THE GOOD OLD FIFTIES

Don’t you just love listening to John Howard praising the Australia of the 1950s?

He wants you to think it was a conservative wonderland with white Aussie Mum in the kitchen, white Aussie Dad obediently at work and a couple of white Aussie heterosexual kids playing cricket in the back yard, all girt by a white picket fence. He paints a picture of a safe world where everyone knew their place on board the good ship Australia as it sailed into the future under Captain Menzies. Captain Menzies was a loving servant of Our Queen and a compliant friend of the United States. We were all one big happy family.

But there was much more to the fifties. There were plenty of ratbags and stirrers in those days. Operating in a Cold War climate, their work was hard and risky. They were ostracised in their communities for being ‘pinkos’ and persecuted by the Government. It was a time of bigotry and fear. Their contribution is often taken for granted today. Let’s have a look at some of the social and political movements of the time.

Womens’ rights

The Union of Australian Women (UAW) was established at a conference in Sydney in August 1950, linked to the Communist Party. The New South Wales branch was the first to be formed, with other state branches forming in quick succession. The state branches came together in 1956 to establish a national organisation. Foundation members included communists, Labor Party supporters, Christian activists and members of the New Housewives' Association. Early goals included improving the status of women and children, equal pay for women, abortion law reform, disarmament and a halt to nuclear testing and mining, equal distribution of wealth, increased welfare services, equality for Indigenous Australians, and opposition to the White Australia Policy.

Indigenous rights

The Pilbara strike of 1946 for wages and improved conditions for Aborigines provided a model of solidarity for black and white unionists and sparked a series of similar actions for Aboriginal rights in Victoria and the NT in the late 1940s and early 1950s. Aboriginal organisations were formed in all states in the 1950s to press for civil rights as well as land rights. Initially these organisations were co-ordinated by both Aborigines and whites, but as time went by they came more and more under the control of indigenous activists. In the late 50s Faith Bandler began a 10-year campaign towards the 1967 referendum which enabled indigenous Australians to come under Commonwealth laws.

Peace & Disarmament

With so many countries ravaged by World War Two, peace and disarmament campaigns forged a powerful international people’s movement. People were frightened by the spectre of the atom bomb, its power revealed at Hiroshima and Nagasaki. The first world peace conference was held in Paris in 1949. It sponsored an international petition against the atom bomb signed by 50,000 Australians. The Australian Peace Council was started in 1949 by three clergymen, one of whom was Frank Hartley, ‘the pink parson.’ The first Australian Peace Conference was held in Melbourne in 1950. Liberal Minster for Immigration Harold Holt claimed the international peace movement was driven by the Soviet Union in order to spread the influence of Communism. The Labor Party was also opposed to the peace movement, seeing it as a communist front. In 1950 a delegation of 25 Australians led by Jessie Street went to the second world peace conference in Warsaw, defying Harold Holt’s ban on their passports. Among them were Clarence Environment Centre life members Jim and Margaret Knight. The CEC was established from a donation of funds left from Grafton People for Peace, a group set up by Margaret and Jim. The peace groups agitated against Britain’s atomic testing at Woomera and Maralinga, and against the French tests in the Pacific Islands. They were strongly linked to the union movement and women’s groups.

Labour movements

In 1956, union membership in Australia was 1,690,200 - around 63% of the workforce. Today it’s about 20%. From the 1950s to the 1990s, building unions -now amalgamated into the CFMEU - opposed Australian involvement in the Vietnam War, were bitter opponents of nuclear weapons and their testing, supported indigenous civil rights and land rights, promoted environmental issues and heritage protection, and supported student and community groups across the whole spectrum of social issues including education, health, welfare and housing Many unions supported the peace movement.

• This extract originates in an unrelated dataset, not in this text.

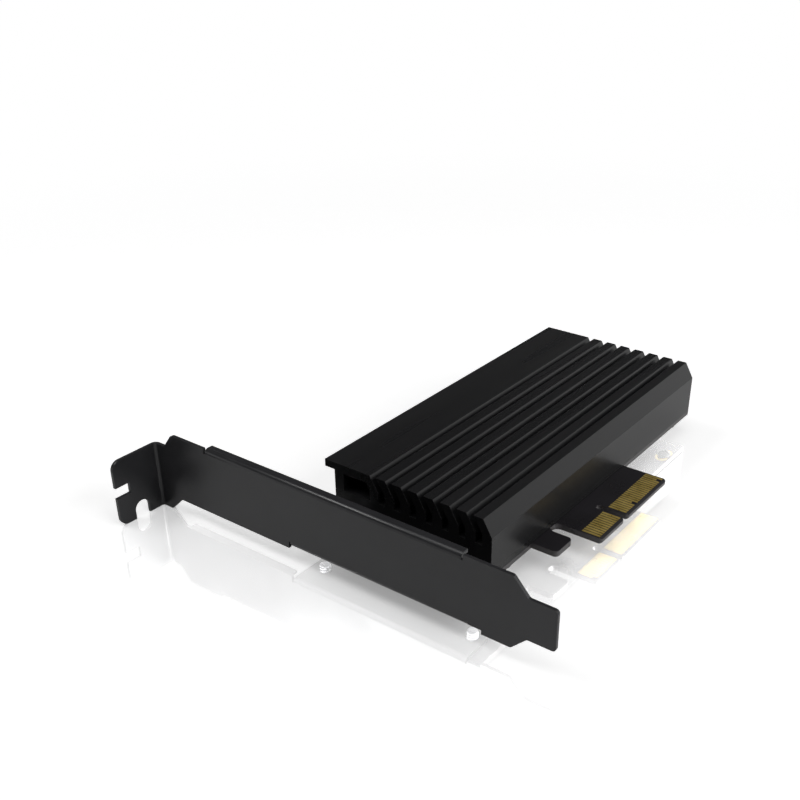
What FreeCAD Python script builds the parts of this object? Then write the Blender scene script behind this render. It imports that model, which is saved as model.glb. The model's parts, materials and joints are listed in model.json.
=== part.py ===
import FreeCAD, Part
import os
import re
import Sketcher

# An adapter card for one solid-state drive: a folded full-height bracket, a card with a
# four-lane edge connector, a drive in a right-angle socket and a finned heatsink over it.
# X runs along the card from the bracket's outer face, Y across it towards the bracket's tab
# and Z up from the component side of the card. Y = 0 is the drive's centre line.
# Lengths are millimetres.

V = FreeCAD.Vector

SIZES = [
    # Bracket: one folded sheet
    ("sheet_gauge", 0.86, "thickness of the bracket's sheet"),
    ("bend_inside", 0.4, "inside radius of every fold"),
    ("bracket_height", 120.02, "from the tab's outer face to the tongue's end"),
    ("tab_face", 69.8, "tab's outer face from the drive's centre line"),
    ("strip_width", 18.42, "width of the strip that closes the slot"),
    ("strip_drop", 2.9, "strip's lower edge below the component side"),
    ("shoulder_place", 61.3, "where the strip's lower edge starts to step down to the tab"),
    ("shoulder_top", 62.45, "where its upper edge starts to"),
    ("shoulder_corner", 1.5, "radius of that upper corner"),
    ("neck_place", 65.6, "where the step ends"),
    ("tab_width", 18.42, "width of the screw tab"),
    ("tab_drop", 6.95, "tab's lower edge below the component side"),
    ("tab_reach", 13.9, "tab's free edge from the strip's outer face"),
    ("tab_bend_inside", 0.8, "inside radius of the tab's fold"),
    ("tab_corner", 2.5, "radius of the tab's two free corners"),
    ("screw_slot_width", 4.42, "open slot for the chassis screw"),
    ("screw_slot_place", 6.75, "slot's centre from the strip's outer face"),
    ("screw_slot_depth", 4.55, "slot's depth from the tab's lower edge"),
    ("guide_notch_width", 2.95, "notch in the tab's free edge"),
    ("guide_notch_depth", 4.3, "depth of that notch"),
    ("guide_notch_low", 1.25, "lower side of that notch above the component side"),
    ("lip_depth", 2.6, "stiffening lips, from the strip's outer face"),
    ("top_lip_left", 50.2, "top lip's end towards the tab"),
    ("top_lip_right", 26.6, "top lip's end towards the tongue"),
    ("low_lip_left", 60.4, "lower lip's end towards the tab"),
    ("low_lip_right", 24.1, "lower lip's end beside the card"),
    ("relief_width", 0.5, "slit beside the top fold"),
    ("flange_relief_width", 0.4, "slit beside the flange's fold"),
    ("relief_depth", 0.15, "how far a slit passes the fold"),
    ("gap_left", 23.56, "left end of the gap that the card's edge stands in"),
    ("gap_right", 32.06, "right end of that gap"),
    ("gap_drop", 1.8, "strip's edge in that gap below the component side"),
    ("flange_reach", 11.5, "screw flange under the card, from the strip's outer face"),
    ("flange_left_margin", 0.46, "flange's left end inside that gap"),
    ("flange_right_margin", 3.96, "flange's right end inside that gap"),
    ("flange_screw_place", 7.3, "flange screws from the strip's outer face"),
    ("left_screw", 19.1, "left flange screw from the centre line"),
    ("right_screw", 25.0, "right flange screw from the centre line"),
    ("foot_corner", 39.5, "where the strip starts to taper to the tongue"),
    ("tongue_start", 43.35, "where the taper ends"),
    ("tongue_width", 10.35, "width of the tongue"),
    ("tongue_low", 0.93, "tongue's lower edge above the component side"),
    ("outline_corner", 0.9, "radius of the strip's and tongue's corners"),
    # Card
    ("board_thickness", 1.57, "thickness of the card"),
    ("board_setback", 0.45, "card's edge behind the strip"),
    ("board_end", 121.1, "card's far edge from the bracket's outer face"),
    ("board_left", 23.0, "card's left edge from the centre line"),
    ("board_right", 24.35, "card's right edge from the centre line"),
    ("board_wing_end", 13.5, "end of the wide part at the bracket"),
    ("board_wing", 31.4, "right edge of that wide part and of the hook"),
    ("hook_start", 32.6, "near side of the retention hook"),
    ("hook_notch", 3.8, "width of the notch between hook and edge connector"),
    ("hook_corner", 1.2, "radius of the hook's corners"),
    ("finger_start", 43.75, "near side of the edge connector"),
    ("finger_edge", 37.12, "edge connector's edge from the centre line"),
    ("short_finger_length", 11.65, "length of the edge connector before its key"),
    ("key_width", 1.9, "width of the key slot"),
    ("long_finger_length", 21.65, "length of the edge connector after its key"),
    ("key_depth", 8.4, "depth of the key slot"),
    ("finger_corner", 0.8, "radius of the edge connector's corners"),
    ("bevel_run", 0.7, "lead-in bevel along the card's plane"),
    ("bevel_rise", 0.35, "lead-in bevel through the card"),
    ("board_corner", 0.8, "radius of the card's far corners"),
    ("contact_spacing", 1.0, "pitch of the edge contacts"),
    ("contact_width", 0.7, "width of an edge contact"),
    ("contact_length", 4.9, "length of an edge contact"),
    ("contact_margin", 0.15, "edge contact's end behind the bevel"),
    ("short_contact_cut", 1.2, "how much shorter a presence contact is"),
    ("short_count", 11, "contacts before the key"),
    ("long_count", 21, "contacts after the key"),
    ("plating", 0.05, "height of bare plated copper over the card"),
    ("field_start", 21.35, "near end of the bare copper field"),
    ("field_margin", 2.9, "between the field and the socket's solder feet"),
    ("field_width", 20.4, "width of the field"),
    # Heatsink and its four screws
    ("slot_place", 23.9, "near pair of card slots from the bracket"),
    ("slot_end_margin", 9.3, "far pair from the card's far edge"),
    ("slot_left_margin", 2.4, "left slots from the card's left edge"),
    ("slot_right_margin", 2.35, "right slots from the card's right edge"),
    ("slot_length", 5.4, "length of a slot"),
    ("slot_width", 2.4, "width of a slot"),
    ("land_margin", 0.6, "plated land round a slot"),
    ("sink_start", 14.8, "heatsink's near end from the bracket"),
    ("sink_end_margin", 1.4, "heatsink's far end from the card's far edge"),
    ("sink_height", 14.85, "height of the extrusion over its feet"),
    ("sink_right", 24.65, "right wall from the centre line"),
    ("sink_left", 21.1, "left wall from the centre line"),
    ("eave_edge", 24.05, "edge of the plate that overhangs the left wall"),
    ("eave_thickness", 1.95, "thickness of that plate's edge"),
    ("lip_edge", 23.8, "outer face of the locating lip"),
    ("lip_drop", 0.95, "locating lip below the feet"),
    ("lip_slope_top", 3.0, "where the lip's slope leaves the wall"),
    ("lip_slope_low", 1.3, "where the slope meets the lip"),
    ("lip_clearance", 0.12, "between the lip and the card's edge"),
    ("bay_half", 12.45, "half width of the drive bay"),
    ("bay_height", 5.5, "bay's ceiling above the feet"),
    ("step_half", 15.87, "half width between the feet"),
    ("step_height", 3.0, "height of the step beside the bay"),
    ("fin_count", 7, "grooves between the fins"),
    ("fin_spacing", 4.62, "pitch of the grooves"),
    ("groove_width", 1.95, "width of a groove"),
    ("groove_first", 7.6, "left side of the first groove from the centre line"),
    ("groove_floor", 7.9, "groove's floor above the feet"),
    ("fin_bend", 10.65, "height where the fins start to lean"),
    ("fin_lean", 2.45, "how far a fin leans at its top"),
    ("duct_left", 18.3, "left side of the duct from the centre line"),
    ("duct_right", 10.2, "right side of the duct"),
    ("duct_top", 12.5, "duct's ceiling above the feet"),
    ("recess_margin", 0.8, "milled recess round the outer row of capacitors"),
    ("recess_clearance", 0.35, "that recess over the capacitors"),
    ("thread_gap", 0.05, "between a screw and its hole, on the radius"),
    ("fine_radius", 1.0, "shank of the heatsink's screws"),
    ("fine_length", 3.5, "their length under the head"),
    ("fine_head_radius", 1.9, "their head"),
    ("fine_head_height", 1.3, "height of their head"),
    ("tapped_depth", 2.15, "depth of the tapped holes in the feet"),
    ("coarse_radius", 1.5, "shank of the bracket's screws"),
    ("coarse_length", 4.0, "their length under the head"),
    ("coarse_head_radius", 2.8, "their head"),
    ("coarse_head_height", 2.0, "height of their head"),
    # Drive, its pads and its screw
    ("drive_start", 18.8, "drive's near end from the bracket"),
    ("drive_length", 80.0, "length of the drive"),
    ("drive_width", 22.0, "width of the drive"),
    ("drive_gauge", 0.8, "thickness of the drive's board"),
    ("drive_lift", 1.5, "drive's underside above the card"),
    ("drive_notch", 1.75, "radius of the half-round screw notch"),
    ("tongue_edge_width", 19.85, "width of the drive's edge connector"),
    ("tongue_edge_length", 4.0, "length of the drive's edge connector"),
    ("drive_key_place", 6.125, "drive's key slot from the centre line"),
    ("drive_key_width", 1.2, "width of the drive's key slot"),
    ("drive_key_depth", 3.5, "depth of the drive's key slot"),
    ("pin_spacing", 0.5, "pitch of the drive's contacts"),
    ("pin_first", 9.25, "first contact from the centre line"),
    ("pin_width", 0.32, "width of a drive contact"),
    ("pin_length", 2.2, "length of a drive contact"),
    ("pin_margin", 0.3, "drive contact's end behind the drive's edge"),
    ("pin_plating", 0.03, "height of the drive's contacts"),
    ("long_pins", 29, "contacts before the drive's key"),
    ("upper_short_pins", 5, "contacts after the key, upper side"),
    ("lower_short_pins", 4, "contacts after the key, lower side"),
    ("package_start", 3.7, "first memory package from the drive's end"),
    ("package_length", 15.8, "length of the first memory package"),
    ("package_width", 18.0, "width of the memory packages"),
    ("package_height", 1.4, "height of the memory packages"),
    ("package_right", 7.7, "right side of the packages from the centre line"),
    ("far_package_start", 60.9, "second memory package from the drive's end"),
    ("far_package_margin", 5.5, "second memory package from the drive's far edge"),
    ("controller_start", 44.4, "controller from the drive's end"),
    ("controller_length", 14.0, "length of the controller"),
    ("controller_width", 14.4, "width of the controller"),
    ("controller_right", 4.6, "right side of the controller"),
    ("controller_height", 1.2, "height of the controller"),
    ("buffer_start", 21.4, "buffer memory from the drive's end"),
    ("buffer_length", 7.5, "length of the buffer memory"),
    ("buffer_width", 13.0, "width of the buffer memory"),
    ("buffer_right", 6.9, "right side of the buffer memory"),
    ("buffer_height", 1.0, "height of the buffer memory"),
    ("choke_start", 31.0, "first choke from the drive's end"),
    ("choke_side", 2.8, "side of a choke"),
    ("choke_height", 1.2, "height of a choke"),
    ("choke_spacing", 4.4, "pitch of the chokes"),
    ("choke_place", 4.4, "chokes' right side from the centre line"),
    ("chip_start", 22.0, "first small capacitor from the drive's end"),
    ("chip_length", 1.0, "length of a small capacitor"),
    ("chip_width", 0.5, "width of a small capacitor"),
    ("chip_cap", 0.25, "length of its end cap"),
    ("chip_spacing", 2.6, "pitch of the small capacitors"),
    ("chip_count", 8, "small capacitors in the row"),
    ("chip_place", 9.6, "row of small capacitors from the centre line"),
    ("standoff_radius", 2.4, "drive's standoff"),
    ("standoff_pilot", 1.65, "standoff's pilot in the drive's notch"),
    ("standoff_stub", 1.5, "standoff's stub in the card"),
    ("standoff_stub_length", 1.3, "length of the stub"),
    ("drive_screw_length", 3.0, "drive's screw under its head"),
    ("drive_screw_head", 2.25, "radius of the drive screw's head"),
    ("drive_screw_head_height", 0.75, "height of the drive screw's head"),
    ("upper_pad_start", 21.6, "upper pad's near end from the bracket"),
    ("upper_pad_lap", 1.7, "how far the upper pad laps over the socket"),
    ("lower_pad_start", 21.9, "lower pad's near end from the bracket"),
    ("lower_pad_margin", 0.1, "between the lower pad and the socket's solder feet"),
    ("pad_width", 18.4, "width of both pads"),
    # Socket
    ("socket_grip", 4.5, "how far the drive reaches into the socket"),
    ("socket_depth", 8.6, "depth of the socket"),
    ("socket_height", 3.2, "height of the socket"),
    ("socket_half", 11.0, "half width of the socket"),
    ("mouth_gap", 0.1, "between the drive and the socket's mouth"),
    ("spring_gauge", 0.15, "thickness of a contact spring"),
    ("spring_width", 0.24, "width of a contact spring"),
    ("spring_gap", 0.02, "between a spring and the drive's contact"),
    ("spring_crest", 3.3, "where the springs press, behind the socket's front"),
    ("spring_foot", 0.7, "solder foot outside the socket"),
    ("cavity_depth", 4.4, "depth of the lower spring cavity"),
    ("cavity_margin", 0.35, "cavity beyond its outer springs"),
    ("upper_cavity_rise", 0.55, "upper spring cavity above the mouth"),
    ("anchor_length", 2.6, "solder anchors along the card"),
    ("anchor_reach", 1.3, "solder anchors beside the socket"),
    ("anchor_gauge", 0.25, "thickness of an anchor"),
    ("anchor_height", 1.6, "height of an anchor"),
    ("anchor_place", 3.6, "anchors behind the socket's front"),
    # Coupling capacitors on the card
    ("cap_length", 2.0, "length of a coupling capacitor"),
    ("cap_width", 1.25, "width of a coupling capacitor"),
    ("cap_height", 0.85, "height of a coupling capacitor"),
    ("cap_end", 0.4, "length of its end cap"),
    ("cap_proud", 0.04, "end cap over the ceramic"),
    ("cap_count", 5, "capacitors in a row"),
    ("near_row_start", 85.0, "first capacitor of the inner row"),
    ("near_row_spacing", 2.44, "pitch of the inner row"),
    ("near_row_place", 13.3, "inner row from the centre line"),
    ("far_row_start", 91.1, "first capacitor of the outer row"),
    ("far_row_spacing", 2.54, "pitch of the outer row"),
    ("far_row_place", 18.45, "outer row from the centre line"),
]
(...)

Communist Party of Australia

By the end of World War Two the Australian Communist Party had 10,000 members and had peaked at 3.6% of the vote. Many people saw communism as a way towards social justice and a more positive future. In 1952 Menzies introduced a referendum proposing the banning of the party. The poet Dorothy Hewett in her autobiography ‘Wild Card’ describes her work in the Party at that time: writing leaflets, some of them illegal, cutting stencils, printing in Redfern backyard sheds, selling Tribune door to door, expecting to be arrested if the referendum received a YES. Expecting the worst, they burnt literature. The NO vote narrowly prevailed. The communist bogey provided a great standby for the 23 years of Liberal government from 1949 to 1972, both in scaring the population and smothering dissent. In 1951 Menzies reported to Cabinet on known and suspected communists in the public service.